Perhaps only half of his official members regularly pay their dues, he says. For some, the fee is not required: "We've had people who have made large cash donations, and we give them life memberships," Simon says. He gave a few others free memberships in exchange for services rendered; that includes Ralph and Alan Leighton.

Simon recently raised the dues to $7.50, "for which we promise nothing," Simon says. "We allege to print a newsletter four times a year."

"Allege" is probably the correct word. J. Eric Slone, a technology consultant in Virginia who runs the Tuva Trader, an on-line business dealing in Tuvaphilia that is linked to the Friends of Tuva Website, says he began hearing complaints about a year ago that TTCS members weren't getting anything for their dues. He called Simon, who insisted nothing was wrong, Slone says. Simon then suspended club dues and sent out one newsletter.

"And then the complaints started up again a few months later," Slone sighs. He says perhaps a score of people complained, but he doesn't remember most of their names. When Slone tried to reach Simon again by e-mail, he got no reply. Then Simon announced to the Tuvaphile on-line community that he had booted Slone from TTCS life membership. Simon also urged members to ignore Slone.

Simon sent out a newsletter in November 2001 but can't recall when he issued the one before that. (One reason for the publication's irregularity, Simon says, is that there just isn't much news in Tuvan philately.) Now, Simon disdains mentioning his chief critic, Slone. "Other than He Who Will Not Be Named, I've had no complaints other than a couple of people calling me a lazy bum."

That's not strictly true. Considering that Simon has worked as a journalist (for newspapers including the Palm Beach Times), the newsletter is of very poor quality, says Andrew Farberov, a New York collector of Russian (and Tuvan) stamps and a TTCS member for five years. Farberov also says that several years ago, when he questioned the authenticity of a late-issue Tuvan stamp Simon was selling, Simon sold the stamp anyway. "I don't know what you're talking about," Simon responds. "I have no recollection of that whatsoever."

Simon also publishes and sells a book by Samuel Blekhman, The Postal History and Stamps of Tuva, translated from Russian by a TTCS member. But Simon doesn't hold the copyright. "I decided to take my chances. Nobody's sued me," Simon says. "I don't know who holds the copyright now."

(When New Times later informed Simon that the Rossica Society of Russian Philately holds the copyright for Blekhman's volume, he replied only: "So what?")

Simon says he's sold about 200 copies of the book (at $30 each) so far and prints more on demand.
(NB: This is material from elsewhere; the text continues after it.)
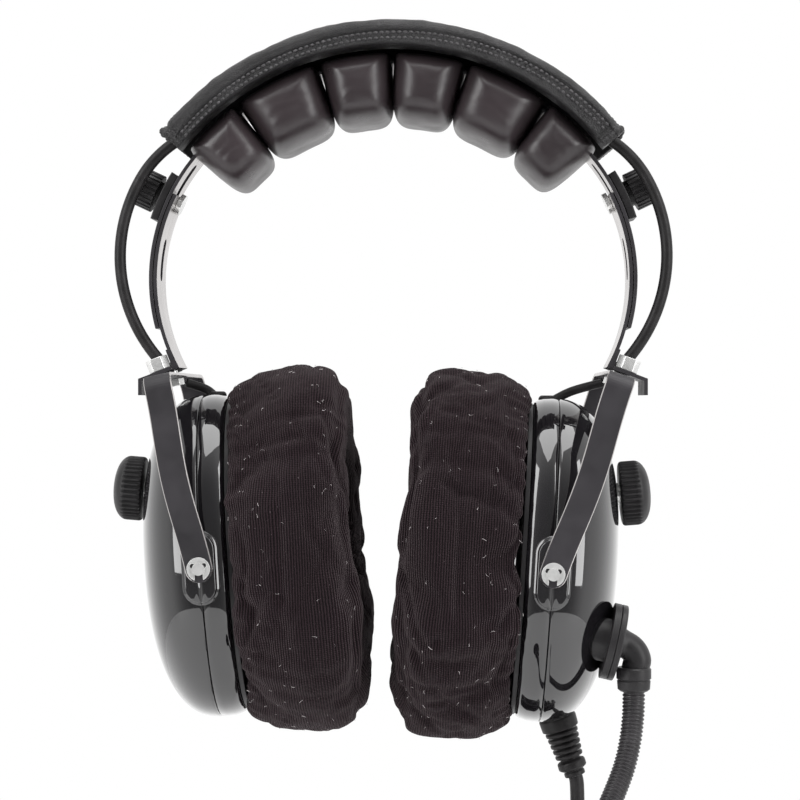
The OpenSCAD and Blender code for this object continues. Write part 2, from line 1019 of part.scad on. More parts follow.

Slone, who helped smooth things over with Rossica when he was a TTCS member, also sold the book through the Tuva Trader -- for a third less than Simon, since it costs only $6.50 to print.

Indeed, beyond slapdash writing and uncertain publication, the complaints about TTCS come down to money. As Slone wrote on the Friends of Tuva Website's news page in April 2001 (www.fotuva.org), shortly after one of his last contacts with Simon, "Mr. Simon further stated that he was experiencing financial problems, and it would seem that he is using the club as a means to assist his own income."

Simon denies this, saying the amount of money TTCS generates -- potentially somewhere around $1000 a year -- is "not enough to be worth bothering about." He acknowledges, though, that this past July, a Palm Beach County judge ordered him to pay $10,121.72 for an old credit-card bill. The company won by default because Simon didn't show up in court. (He never got a summons, he says.) He still hasn't paid the debt; he's unemployed and has just a few hundred dollars in the bank, he says.

Simon admits to being a sloppy bookkeeper who often loses track of what he owes to whom. Nevertheless, he insists nothing is wrong and plans to run TTCS the same way he has for years. He generally refuses to discuss specific complaints. For that, he asks understanding. "People who run clubs by themselves tend to become a little paranoid and egotistical. I admit to that."